Magazine article The Exceptional Parent

The Toy Doctor's Prescription for Play. (Toys)

Magazine article The Exceptional Parent

The Toy Doctor's Prescription for Play. (Toys)

Article excerpt

Following are two articles that look at some adaptation possibilities.' The "Toy Doctor," who generously shares his time and skill in making toys accessible, provides ideas for do-it-yourselfers (though some will require a bit of knowledge of tools and basic wiring); and using magnets to enable kids to experience the wonder of play time.

Teacher Claudia Wood knows how important play is to children, but when she first came to Bloorview MacMillan Children's Centre School, in Toronto, Canada, she couldn't find any toys her kindergarten students could use.

That's because many had physical disabilities that made it difficult for them to manipulate commercial toys.

"Children learn by playing, but when I came here 10 years ago, there were few toys my students could play with," Claudia recalls. Standard puzzle pieces were difficult for her kids to pick up, while electronic toys had buttons, switches, or handles that required a high degree of strength or precision to operate.

That changed when volunteer Roy Loach came on the scene.

Roy--known affectionately as the "Toy Doctor" to her class--has taken on the role of adapting toys so that they require less manual dexterity. That includes wiring mechanical toys with jacks so that the kids can operate them by hitting a large switch and putting wooden knobs on puzzle pieces so they're easier to pick up. "Roy has made our toys accessible," Claudia says.

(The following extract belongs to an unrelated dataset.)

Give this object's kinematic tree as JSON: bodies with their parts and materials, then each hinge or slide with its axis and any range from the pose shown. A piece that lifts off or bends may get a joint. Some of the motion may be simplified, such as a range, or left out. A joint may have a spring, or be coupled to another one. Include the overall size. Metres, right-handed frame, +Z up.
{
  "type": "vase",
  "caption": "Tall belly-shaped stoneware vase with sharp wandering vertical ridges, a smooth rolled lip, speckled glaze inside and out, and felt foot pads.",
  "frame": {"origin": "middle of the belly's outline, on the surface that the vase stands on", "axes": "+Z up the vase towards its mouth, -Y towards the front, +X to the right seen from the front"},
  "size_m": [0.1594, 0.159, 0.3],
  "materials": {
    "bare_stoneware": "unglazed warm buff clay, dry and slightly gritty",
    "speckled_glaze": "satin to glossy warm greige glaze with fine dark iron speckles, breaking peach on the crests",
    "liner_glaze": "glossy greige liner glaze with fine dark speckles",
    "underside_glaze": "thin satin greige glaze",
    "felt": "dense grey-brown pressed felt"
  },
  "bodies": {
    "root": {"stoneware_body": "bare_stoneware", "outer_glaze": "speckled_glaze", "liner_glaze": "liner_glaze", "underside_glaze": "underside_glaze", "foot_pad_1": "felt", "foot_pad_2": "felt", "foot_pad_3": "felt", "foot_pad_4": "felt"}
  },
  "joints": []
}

Roy, 72, is a retired Toronto engineer who once owned a company with a machine shop. "I've always enjoyed mechanically inclined work, and there's nothing more rewarding than the smiles children give me for fixing their toys," Roy says.

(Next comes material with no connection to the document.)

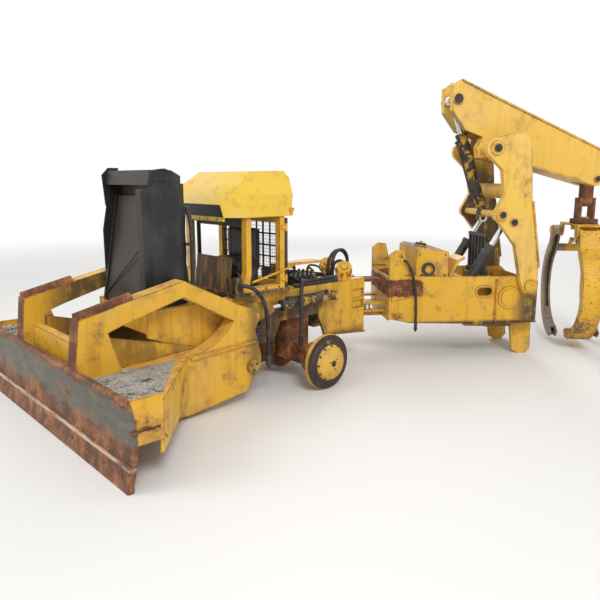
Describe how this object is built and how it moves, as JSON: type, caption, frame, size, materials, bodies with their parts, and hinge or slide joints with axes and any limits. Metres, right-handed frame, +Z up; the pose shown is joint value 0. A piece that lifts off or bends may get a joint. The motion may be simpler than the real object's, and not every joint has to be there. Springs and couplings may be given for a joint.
{
  "type": "articulated grapple skidder",
  "caption": "Worn articulated grapple skidder stripped of its wheels and engine, with a front blade, open cab, rear arch, boom and hanging grapple.",
  "frame": {"origin": "centre of the bounding box's footprint, on the ground", "axes": "+X forward along the front frame, +Y to the machine's left, +Z up"},
  "size_m": [6.3146, 3.5062, 2.96],
  "materials": {
    "yellow_paint": "worn gloss",
    "faded_paint": "chalky",
    "rusty_steel": "rusty",
    "dark_steel": "dirty matt",
    "rod_chrome": "bright",
    "hose_rubber": "dusty",
    "seat_cover": "matt"
  },
  "bodies": {
    "front": {"front_frame": "yellow_paint", "hinge_pins": "dark_steel", "step_block": "dark_steel", "axle_housing": "rusty_steel", "radiator_core": "dark_steel", "radiator_guard": "rusty_steel", "cab_floor": "dark_steel", "cab_posts": "yellow_paint", "cab_roof": "faded_paint", "cab_screens": "dark_steel", "operator_seat": "seat_cover", "control_valves": "dark_steel", "transmission_case": "dark_steel", "deck_bracket": "yellow_paint", "deck_beam": "dark_steel", "round_drums": "yellow_paint", "stack_pipe": "dark_steel", "deck_hoses": "hose_rubber", "hose_front": "hose_rubber", "hose_middle": "hose_rubber"},
    "hub_left": {"hub_left": "yellow_paint"},
    "hub_right": {"hub_right": "yellow_paint"},
    "blade": {"moldboard": "rusty_steel", "blade_box": "yellow_paint", "arm_left": "yellow_paint", "arm_right": "yellow_paint"},
    "lift_barrels": {"lift_barrels": "yellow_paint"},
    "lift_rods": {"lift_rods": "rod_chrome"},
    "steer_barrel_left": {"steer_barrel_left": "yellow_paint"},
    "steer_rod_left": {"steer_rod_left": "rod_chrome"},
    "steer_barrel_right": {"steer_barrel_right": "yellow_paint"},
    "steer_rod_right": {"steer_rod_right": "rod_chrome"},
    "rear": {"rear_frame": "yellow_paint", "rear_tank": "yellow_paint", "rear_cover": "yellow_paint", "fairlead_guard": "dark_steel", "skid_plates": "yellow_paint", "hose_rear": "hose_rubber"},
    "arch": {"arch": "faded_paint"},
    "arch_barrels": {"arch_barrels": "dark_steel"},
    "arch_rods": {"arch_rods": "rod_chrome"},
    "boom": {"boom": "faded_paint"},
    "boom_barrel": {"boom_barrel": "yellow_paint"},
    "boom_rod": {"boom_rod": "rod_chrome"},
    "swing_link": {"swing_link": "rusty_steel"},
    "yoke": {"yoke": "rusty_steel"},
    "grapple": {"grapple_head": "yellow_paint"},
    "tong_left": {"tong_left": "yellow_paint"},
    "tong_right": {"tong_right": "yellow_paint"},
    "tong_barrel": {"tong_barrel": "dark_steel"},
    "tong_rod": {"tong_rod": "rod_chrome"}
  },
  "joints": [
    {"name": "hub_left_turn", "type": "hinge", "parent": "front", "child": "hub_left", "pos_m": [0.834, 0.397, 0.26], "axis": [0, 1, 0], "continuous": true},
    {"name": "hub_right_turn", "type": "hinge", "parent": "front", "child": "hub_right", "pos_m": [0.834, -1.103, 0.26], "axis": [0, 1, 0], "continuous": true},
    {"name": "blade_lift", "type": "hinge", "parent": "front", "child": "blade", "pos_m": [1.564, -0.353, 0.33], "axis": [0, -1, 0], "range_deg": [-30, 8]},
    {"name": "lift_barrel_turn", "type": "hinge", "parent": "front", "child": "lift_barrels", "pos_m": [0.444, -0.353, 0.795], "axis": [0, -1, 0], "range_deg": [-2.3, 6]},
    {"name": "lift_rod_slide", "type": "slide", "parent": "lift_barrels", "child": "lift_rods", "axis": [0.9999, 0, -0.0116], "range_m": [-0.079, 0.269]},
    {"name": "steering", "type": "hinge", "parent": "front", "child": "rear", "pos_m": [-0.236, -0.353, 0.63], "axis": [0, 0, 1], "range_deg": [-9, 81]},
    {"name": "steer_barrel_left_turn", "type": "hinge", "parent": "front", "child": "steer_barrel_left", "pos_m": [0.564, -0.073, 0.56], "axis": [0, 0, 1], "range_deg": [-2.5, 14.2]},
    {"name": "steer_rod_left_slide", "type": "slide", "parent": "steer_barrel_left", "child": "steer_rod_left", "axis": [-0.9988, 0.0488, 0], "range_m": [-0.051, 0.378]},
    {"name": "steer_barrel_right_turn", "type": "hinge", "parent": "front", "child": "steer_barrel_right", "pos_m": [0.564, -0.633, 0.56], "axis": [0, 0, 1], "range_deg": [-2.7, 16.6]},
    {"name": "steer_rod_right_slide", "type": "slide", "parent": "steer_barrel_right", "child": "steer_rod_right", "axis": [-0.9848, 0.1735, 0], "range_m": [-0.339, 0.047]},
    {"name": "arch_lean", "type": "hinge", "parent": "rear", "child": "arch", "pos_m": [-1.7974, 0.78143, 0.8], "axis": [0.5878, 0.809, 0], "range_deg": [-30, 3]},
    {"name": "arch_barrel_turn", "type": "hinge", "parent": "rear", "child": "arch_barrels", "pos_m": [-1.19064, 0.34059, 0.62], "axis": [0.5878, 0.809, 0], "range_deg": [-15, 2.4]},
    {"name": "arch_rod_slide", "type": "slide", "parent": "arch_barrels", "child": "arch_rods", "axis": [-0.4186, 0.3041, 0.8557], "range_m": [-0.036, 0.269]},
    {"name": "boom_raise", "type": "hinge", "parent": "arch", "child": "boom", "pos_m": [-1.42525, 0.51104, 2.24], "axis": [0.5878, 0.809, 0], "range_deg": [-12, 15]},
    {"name": "boom_barrel_turn", "type": "hinge", "parent": "arch", "child": "boom_barrel", "pos_m": [-1.49807, 0.56394, 1.56], "axis": [0.5878, 0.809, 0], "range_deg": [-6.6, 8]},
    {"name": "boom_rod_slide", "type": "slide", "parent": "boom_barrel", "child": "boom_rod", "axis": [0.2616, -0.19, 0.9463], "range_m": [-0.048, 0.041]},
    {"name": "link_swing", "type": "hinge", "parent": "boom", "child": "swing_link", "pos_m": [-2.48507, 1.28104, 1.93], "axis": [-0.5878, -0.809, 0], "range_deg": [-60, 8]},
    {"name": "yoke_swing", "type": "hinge", "parent": "swing_link", "child": "yoke", "pos_m": [-2.48507, 1.28104, 1.67], "axis": [0.809, -0.5878, 0], "range_deg": [-20, 20]},
    {"name": "grapple_turn", "type": "hinge", "parent": "yoke", "child": "grapple", "pos_m": [-2.48507, 1.28104, 1.45], "axis": [0, 0, 1], "continuous": true},
    {"name": "tong_left_close", "type": "hinge", "parent": "grapple", "child": "tong_left", "pos_m": [-2.30383, 1.42264, 1.33], "axis": [-0.6157, 0.788, 0], "range_deg": [-55, 0]},
    {"name": "tong_right_close", "type": "hinge", "parent": "grapple", "child": "tong_right", "pos_m": [-2.66631, 1.13944, 1.33], "axis": [-0.6157, 0.788, 0], "range_deg": [0, 55]},
    {"name": "tong_barrel_turn", "type": "hinge", "parent": "tong_left", "child": "tong_barrel", "pos_m": [-2.27231, 1.44727, 1.21], "axis": [-0.6157, 0.788, 0], "range_deg": [-1, 56]},
    {"name": "tong_rod_slide", "type": "slide", "parent": "tong_barrel", "child": "tong_rod", "axis": [-0.788, -0.6157, 0], "range_m": [-0.01, 0.193]}
  ],
  "couplings": [
    {"joint": "lift_barrel_turn", "follows": "blade_lift", "ratio": -0.1656},
    {"joint": "lift_rod_slide", "follows": "blade_lift", "m_per_rad": -0.4951},
    {"joint": "steer_barrel_left_turn", "follows": "steering", "ratio": 0.1624},
    {"joint": "steer_rod_left_slide", "follows": "steering", "m_per_rad": 0.2605},
    {"joint": "steer_barrel_right_turn", "follows": "steering", "ratio": 0.193},
    {"joint": "steer_rod_right_slide", "follows": "steering", "m_per_rad": -0.2329},
    {"joint": "arch_barrel_turn", "follows": "arch_lean", "ratio": 0.4672},
    {"joint": "arch_rod_slide", "follows": "arch_lean", "m_per_rad": -0.4953},
    {"joint": "boom_barrel_turn", "follows": "boom_raise", "ratio": 0.4693},
    {"joint": "boom_rod_slide", "follows": "boom_raise", "m_per_rad": -0.1466},
    {"joint": "tong_right_close", "follows": "tong_left_close", "ratio": -1},
    {"joint": "tong_barrel_turn", "follows": "tong_left_close", "ratio": -1},
    {"joint": "tong_rod_slide", "follows": "tong_left_close", "m_per_rad": -0.1904}
  ]
}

Three shelves of toys in Claudia's class are covered with Roy's handiwork. An example is a set of tiny alphabet ink stamps. Roy drilled small holes into each stamp and then glued wooden dowels into them so that they could easily be picked up and used. Roy estimates he's completed about 30 projects with his metal and woodworking tools.

Claudia says the adapted toys allow her kids to play independently--an important part of their development.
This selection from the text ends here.